Quels mécanismes entraînent une collusion entre fraude fiscale et mafia internationale ?

Le premier élément de collusion concerne la complexité des montages de grande fraude fiscale. Les mafias sont expertes dans les circuits financiers de blanchiment et peuvent donc aisément construire des mécanismes internationaux liés à l’évasion et à la fraude fiscales. Les mafias deviennent alors en quelque sorte des prestataires de service.
La deuxième possibilité implique encore plus les protagonistes. En effet, certains fraudeurs vont entrer directement dans les circuits de blanchiment d’argent noir issu par exemple du trafic de drogue. L’affaire Lamblin à Paris a mis au jour ce type d’interconnexion où la récupération de l’argent caché en Suisse permettait à des trafiquants internationaux de blanchir leurs propres capitaux illicites.
Enfin, impliquées dans certains conseils d’administration ou actionnaires de banque en Italie ou en Russie, les organisations criminelles transnationales vont transformer ces établissements financiers en véritables lessiveuses pour les États, les entreprises ou les particuliers indélicats.

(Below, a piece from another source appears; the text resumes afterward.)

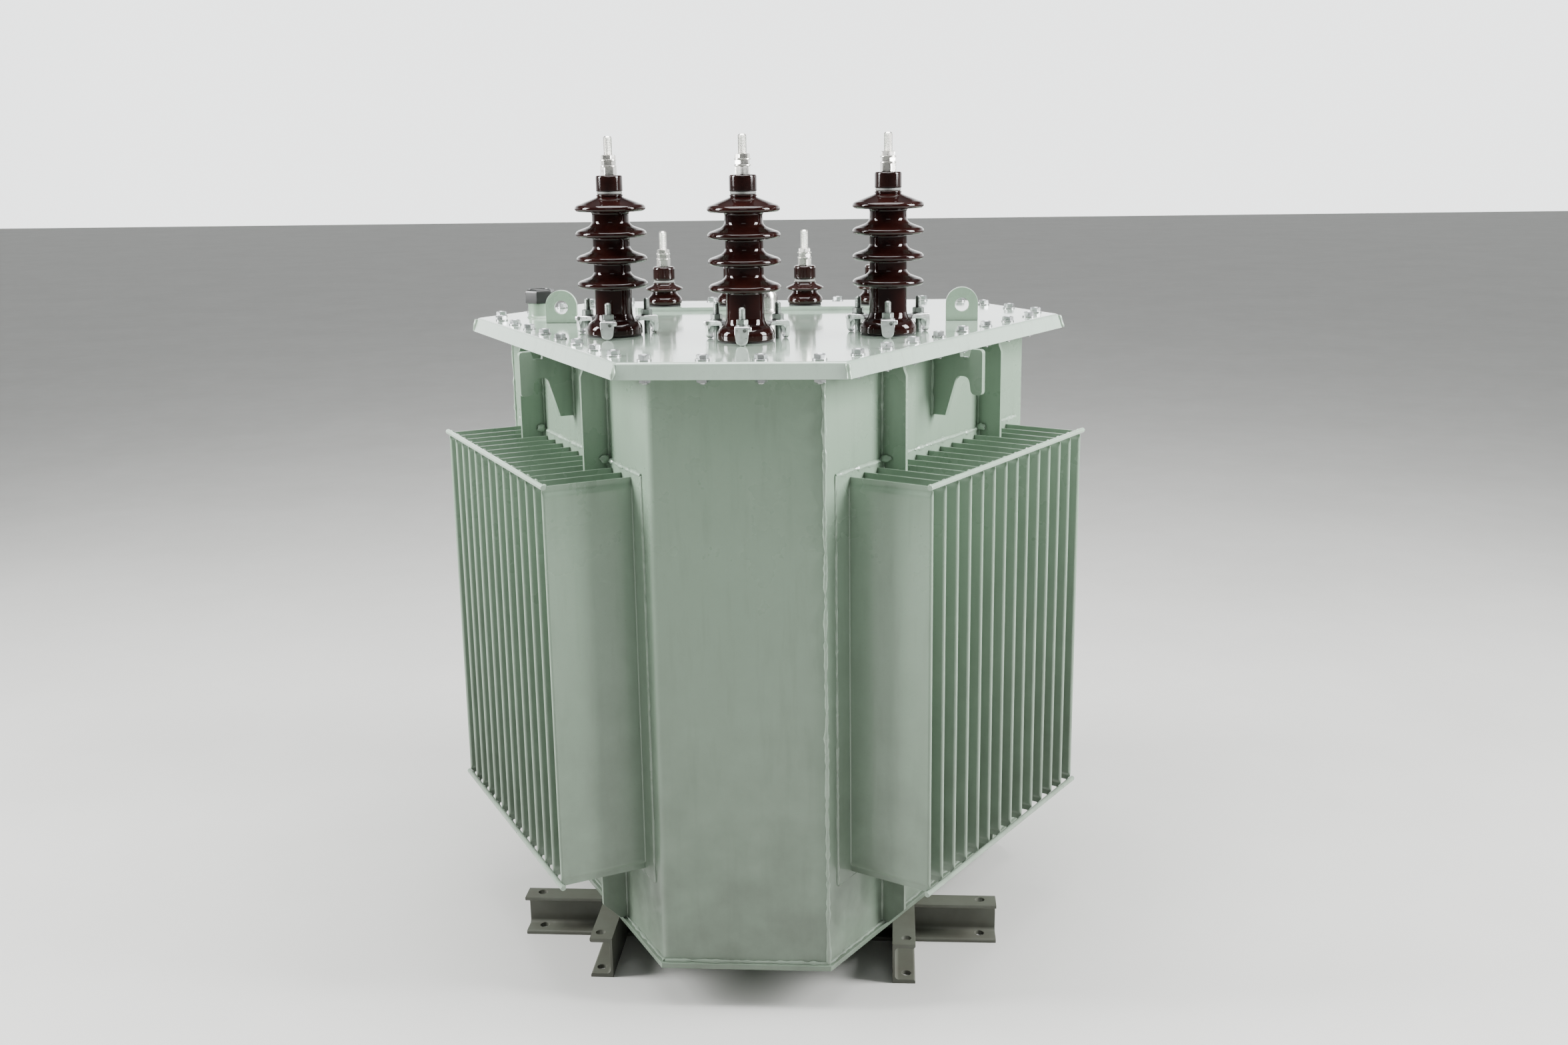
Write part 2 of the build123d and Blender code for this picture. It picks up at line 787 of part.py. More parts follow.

Comment les États peuvent-ils agir contre cette fraude fiscale ?

Depuis fin 2013, début 2014, les États semblent réagir et mettent en place des mesures de contrôle et de coercition plus lourdes. L’accord FATCA par exemple, oblige les banques étrangères à envoyer aux États-Unis la liste de leurs clients américains. L’OCDE et l’Europe mettent en place des systèmes d’échange automatique d’informations à des fins fiscales entre les États. Les amendes, de plus en plus lourdes, tombent sur les banques soupçonnées de favoriser la fraude. UBS a dû verser le 22 septembre 2014 une caution de 1,1 milliard d’euros à la justice française pour une affaire dans laquelle elle est soupçonnée d’avoir favorisé et encouragé la fraude fiscale de ses clients français.
Mais il est encore trop tôt pour crier victoire. Le chemin est encore long et lorsque la crise budgétaire sera passée, les gouvernements risquent de revenir aux errements passés et au laxisme bienveillant. Les lobbies financiers sont en effet puissants. À titre d’exemple, la City à Londres représente près de 13 % du PIB total du pays. Les gouvernements auront du mal à aller beaucoup plus loin contre des établissements dont ils ont besoin et qui représentent de surcroît un nombre très important d’emplois.

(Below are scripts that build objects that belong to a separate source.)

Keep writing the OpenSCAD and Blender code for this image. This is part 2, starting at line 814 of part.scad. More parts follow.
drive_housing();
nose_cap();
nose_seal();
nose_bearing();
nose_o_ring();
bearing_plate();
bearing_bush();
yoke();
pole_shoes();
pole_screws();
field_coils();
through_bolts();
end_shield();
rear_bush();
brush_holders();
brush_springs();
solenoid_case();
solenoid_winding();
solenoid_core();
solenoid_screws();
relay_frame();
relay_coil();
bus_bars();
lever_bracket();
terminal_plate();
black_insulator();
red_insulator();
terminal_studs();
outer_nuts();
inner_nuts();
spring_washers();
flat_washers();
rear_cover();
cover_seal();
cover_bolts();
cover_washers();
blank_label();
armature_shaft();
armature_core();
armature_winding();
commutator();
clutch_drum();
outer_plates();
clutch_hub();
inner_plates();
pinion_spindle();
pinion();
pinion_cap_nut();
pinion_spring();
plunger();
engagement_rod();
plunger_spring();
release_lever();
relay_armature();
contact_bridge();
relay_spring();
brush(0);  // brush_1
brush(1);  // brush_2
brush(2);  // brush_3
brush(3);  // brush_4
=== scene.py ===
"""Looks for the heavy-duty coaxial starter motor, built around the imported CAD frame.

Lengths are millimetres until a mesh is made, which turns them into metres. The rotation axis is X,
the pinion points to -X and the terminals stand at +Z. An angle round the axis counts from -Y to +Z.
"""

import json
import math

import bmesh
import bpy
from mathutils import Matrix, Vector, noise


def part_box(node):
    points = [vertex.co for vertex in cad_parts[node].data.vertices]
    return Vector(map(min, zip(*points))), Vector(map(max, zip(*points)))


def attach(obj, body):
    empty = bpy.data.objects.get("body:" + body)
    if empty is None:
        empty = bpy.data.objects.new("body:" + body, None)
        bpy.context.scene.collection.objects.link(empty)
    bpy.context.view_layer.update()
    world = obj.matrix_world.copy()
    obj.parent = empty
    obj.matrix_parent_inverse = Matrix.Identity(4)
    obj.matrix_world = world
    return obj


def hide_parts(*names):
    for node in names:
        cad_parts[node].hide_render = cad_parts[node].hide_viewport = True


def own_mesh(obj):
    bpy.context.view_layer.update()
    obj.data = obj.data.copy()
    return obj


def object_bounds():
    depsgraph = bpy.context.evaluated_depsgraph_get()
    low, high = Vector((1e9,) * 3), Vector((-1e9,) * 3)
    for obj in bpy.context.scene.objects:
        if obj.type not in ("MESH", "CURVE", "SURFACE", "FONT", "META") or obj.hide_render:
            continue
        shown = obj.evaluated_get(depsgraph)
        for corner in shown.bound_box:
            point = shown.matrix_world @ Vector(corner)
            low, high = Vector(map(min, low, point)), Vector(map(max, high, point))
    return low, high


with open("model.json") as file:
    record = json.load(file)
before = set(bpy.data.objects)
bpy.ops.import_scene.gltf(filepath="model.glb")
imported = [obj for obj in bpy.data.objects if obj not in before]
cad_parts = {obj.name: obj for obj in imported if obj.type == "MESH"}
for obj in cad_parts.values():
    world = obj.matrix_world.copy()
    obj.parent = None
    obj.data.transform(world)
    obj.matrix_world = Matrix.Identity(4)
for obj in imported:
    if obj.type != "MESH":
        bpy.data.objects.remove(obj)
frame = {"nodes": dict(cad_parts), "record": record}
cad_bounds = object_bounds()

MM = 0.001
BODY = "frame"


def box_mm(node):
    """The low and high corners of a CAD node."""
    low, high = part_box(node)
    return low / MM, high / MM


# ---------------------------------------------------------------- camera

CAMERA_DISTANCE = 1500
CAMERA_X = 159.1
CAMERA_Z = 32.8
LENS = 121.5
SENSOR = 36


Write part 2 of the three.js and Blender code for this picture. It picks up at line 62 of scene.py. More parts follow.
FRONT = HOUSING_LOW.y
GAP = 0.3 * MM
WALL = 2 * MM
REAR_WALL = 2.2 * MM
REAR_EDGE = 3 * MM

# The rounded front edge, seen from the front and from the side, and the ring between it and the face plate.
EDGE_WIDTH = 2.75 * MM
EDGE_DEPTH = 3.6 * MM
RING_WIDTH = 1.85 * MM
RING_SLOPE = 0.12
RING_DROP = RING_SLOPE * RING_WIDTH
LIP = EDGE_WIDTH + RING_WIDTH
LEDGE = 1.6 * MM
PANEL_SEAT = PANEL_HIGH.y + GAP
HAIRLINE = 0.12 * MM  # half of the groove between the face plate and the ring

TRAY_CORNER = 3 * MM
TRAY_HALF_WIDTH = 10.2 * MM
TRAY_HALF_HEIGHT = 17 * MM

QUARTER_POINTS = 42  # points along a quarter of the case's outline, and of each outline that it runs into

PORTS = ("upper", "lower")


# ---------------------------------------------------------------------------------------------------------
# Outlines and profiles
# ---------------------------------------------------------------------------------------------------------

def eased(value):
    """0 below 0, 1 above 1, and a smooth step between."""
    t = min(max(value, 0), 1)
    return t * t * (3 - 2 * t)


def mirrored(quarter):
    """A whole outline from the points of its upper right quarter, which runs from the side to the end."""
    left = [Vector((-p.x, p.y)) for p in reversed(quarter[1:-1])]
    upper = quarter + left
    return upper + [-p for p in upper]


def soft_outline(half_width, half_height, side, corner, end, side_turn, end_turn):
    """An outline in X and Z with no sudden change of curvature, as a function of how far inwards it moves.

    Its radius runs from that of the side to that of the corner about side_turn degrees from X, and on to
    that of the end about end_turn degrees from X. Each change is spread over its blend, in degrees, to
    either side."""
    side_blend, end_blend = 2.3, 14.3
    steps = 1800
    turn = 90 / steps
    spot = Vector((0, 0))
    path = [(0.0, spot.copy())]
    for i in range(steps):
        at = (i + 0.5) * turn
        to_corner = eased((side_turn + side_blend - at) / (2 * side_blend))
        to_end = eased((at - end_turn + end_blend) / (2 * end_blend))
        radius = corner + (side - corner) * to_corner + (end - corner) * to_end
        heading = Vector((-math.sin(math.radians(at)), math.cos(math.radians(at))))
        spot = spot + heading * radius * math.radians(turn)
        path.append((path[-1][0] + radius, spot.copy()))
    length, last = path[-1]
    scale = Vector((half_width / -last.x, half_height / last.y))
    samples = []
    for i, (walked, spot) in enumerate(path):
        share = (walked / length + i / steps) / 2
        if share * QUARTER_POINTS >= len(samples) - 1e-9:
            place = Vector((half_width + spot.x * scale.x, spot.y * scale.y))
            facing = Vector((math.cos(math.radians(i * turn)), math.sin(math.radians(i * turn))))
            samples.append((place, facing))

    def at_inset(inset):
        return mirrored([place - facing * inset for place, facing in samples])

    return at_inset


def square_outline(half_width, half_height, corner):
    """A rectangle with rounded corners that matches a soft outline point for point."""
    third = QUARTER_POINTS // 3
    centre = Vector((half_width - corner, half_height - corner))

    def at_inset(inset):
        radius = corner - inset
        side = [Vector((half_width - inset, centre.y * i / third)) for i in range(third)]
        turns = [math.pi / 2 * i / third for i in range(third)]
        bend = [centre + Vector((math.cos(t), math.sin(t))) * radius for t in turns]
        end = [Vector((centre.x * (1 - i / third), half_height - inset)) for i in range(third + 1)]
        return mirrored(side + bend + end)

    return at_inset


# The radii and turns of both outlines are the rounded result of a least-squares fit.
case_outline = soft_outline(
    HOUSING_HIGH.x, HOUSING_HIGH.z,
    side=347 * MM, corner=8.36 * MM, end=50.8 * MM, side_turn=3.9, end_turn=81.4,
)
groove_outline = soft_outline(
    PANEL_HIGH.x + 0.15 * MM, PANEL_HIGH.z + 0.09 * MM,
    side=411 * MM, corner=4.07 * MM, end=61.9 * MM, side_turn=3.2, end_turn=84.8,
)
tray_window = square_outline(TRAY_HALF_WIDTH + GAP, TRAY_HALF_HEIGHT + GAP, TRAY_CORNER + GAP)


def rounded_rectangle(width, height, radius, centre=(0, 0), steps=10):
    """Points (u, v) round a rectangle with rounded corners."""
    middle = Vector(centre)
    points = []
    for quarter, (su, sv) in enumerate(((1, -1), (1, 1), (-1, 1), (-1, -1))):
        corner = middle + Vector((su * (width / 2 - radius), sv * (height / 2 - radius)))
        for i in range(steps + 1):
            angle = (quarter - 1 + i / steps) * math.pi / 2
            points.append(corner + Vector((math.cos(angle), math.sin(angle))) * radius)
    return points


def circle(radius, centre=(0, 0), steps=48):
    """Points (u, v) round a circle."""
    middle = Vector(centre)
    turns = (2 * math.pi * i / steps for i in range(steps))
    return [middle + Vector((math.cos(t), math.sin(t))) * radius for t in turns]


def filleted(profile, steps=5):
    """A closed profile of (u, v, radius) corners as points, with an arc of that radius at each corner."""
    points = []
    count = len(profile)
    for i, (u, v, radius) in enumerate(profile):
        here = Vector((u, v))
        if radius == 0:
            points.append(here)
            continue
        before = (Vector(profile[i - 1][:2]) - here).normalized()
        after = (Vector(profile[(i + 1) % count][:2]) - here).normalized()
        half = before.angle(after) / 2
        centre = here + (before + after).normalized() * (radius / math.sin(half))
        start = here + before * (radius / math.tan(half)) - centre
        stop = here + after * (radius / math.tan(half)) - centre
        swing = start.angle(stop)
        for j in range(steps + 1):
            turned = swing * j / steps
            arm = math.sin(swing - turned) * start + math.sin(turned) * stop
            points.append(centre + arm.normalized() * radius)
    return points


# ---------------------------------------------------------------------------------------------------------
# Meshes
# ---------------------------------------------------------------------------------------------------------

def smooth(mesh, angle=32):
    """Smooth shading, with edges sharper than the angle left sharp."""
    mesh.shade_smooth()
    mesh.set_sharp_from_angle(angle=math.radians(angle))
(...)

Les ONG comme Finance Watch peuvent-elles jouer un rôle important dans cette lutte ?

Oui. Les ONG sont nécessaires et salutaires. Je crois profondément à l’action de la base citoyenne. L’écologie a émergé parce qu’il y avait une forte poussée de la population pour un environnement meilleur. La lutte contre la mafia à Naples est venue de la rue, pas du gouvernement de Berlusconi. La malbouffe et les lobbies agroalimentaires sont combattus par des citoyens responsables.
Les associations, à l’image de Transparency International, Ccfd-Terre Solidaire, Attac, Sherpa, Anticor, le site Paradis fiscaux et judiciaires… dont les interviews de leurs experts figurent dans mon livre, doivent donc jouer un rôle central dans la dénonciation des excès de la finance mondiale, sans tomber elles-mêmes dans la surenchère.
Elles permettent notamment de répertorier exhaustivement les véritables paradis fiscaux car les listes officielles sont souvent vides et ridicules. Mes conférences et interviews et celles de mes confrères complètent cette action de sensibilisation du plus grand nombre.
Le guide touristique des paradis fiscaux, le « Guide du Mallettard » que je présente à la fin de l’ouvrage, propose de voyager dans ce monde caché où se côtoient grandes entreprises, barons de la drogue, banques internationales et riches ménages.